Bottom Line: Army Officers, Politicians, Judges, Bureaucrats, Journalists all need to be tried and punished if they played any part – directly or indirectly – in supporting, maintaining, defending, strengthening and legitimising a Military takeover/regime.
- Corrupt and biased Judges such as Iftikhar Chaudhry, who legitimised the Army’s rightful counter coup of 1999, are to step down and justice should be served upon them with full force
- The current two times failed Prime Minister should immediately resign – along with all of his colleagues who aided and abetted the dictator Zia. They must then be brought before the law for violating the Pakistani Constitution multiple times
Pervez Musharraf has served Pakistan for over 40 years in the Pakistan Army. He has fought for Pakistan in wars, risking his life on numerous occasions, and has led the elite SSG Commando Unit of Pakistan. Later, he served Pakistan as the Chief of Army Staff, as the Chief Executive and, thereafter, as the President. He boldly represented Pakistan, aggressively fought for the case of Pakistan and continued to patriotically defend Pakistan in the international arena even after retiring from the Army and stepping down from the seat of Presidency.
Can we not see how patriotically Pervez Musharraf has defended Pakistan when in India and when facing off Indian journalists on the Kargil issue? Have we not seen how Pervez Musharraf has defended the Pakistan Army and the ISI in multiple gatherings in the Western world and during interviews on CNN, BBC and a host of other channels? Are we really blind to the incontrovertible fact that there is not a single Pakistani leader besides Pervez Musharraf who has so vigorously defended Pakistan?
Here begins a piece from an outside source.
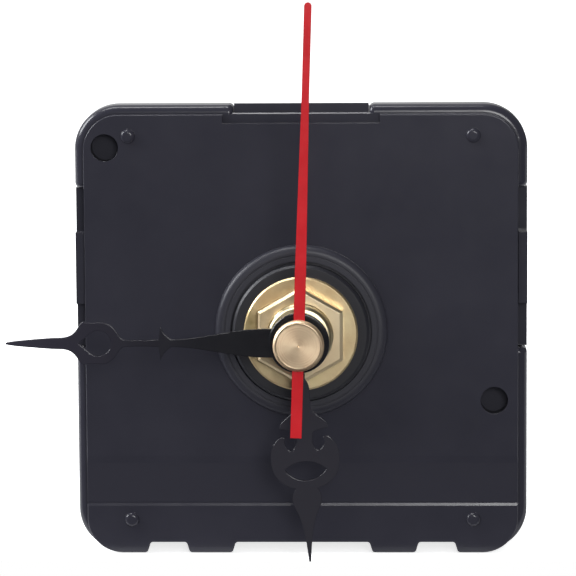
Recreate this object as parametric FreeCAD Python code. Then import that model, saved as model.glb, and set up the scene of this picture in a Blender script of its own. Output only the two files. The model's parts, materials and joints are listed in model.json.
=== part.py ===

What happens to the morale of the Pakistan Army when its highly patriotic former Chief is labelled a “traitor?” Were Ayub Khan, Yahya Khan and Zia ul Haq traitors? Zia ul Haq – responsible for the harshest dictatorship in the history of Pakistan – was loyally supported and aided by the likes of Nawaz Sharif who maintained the former’s dictatorial regime. Is nothing to be done regarding this?
It is shameful, to say the least, when a genuinely patriotic Pakistani such as Musharraf is accused of being a “traitor.”
It is even more shameful if the Pakistani nation remains silent and allows this travesty to pass by without a challenge.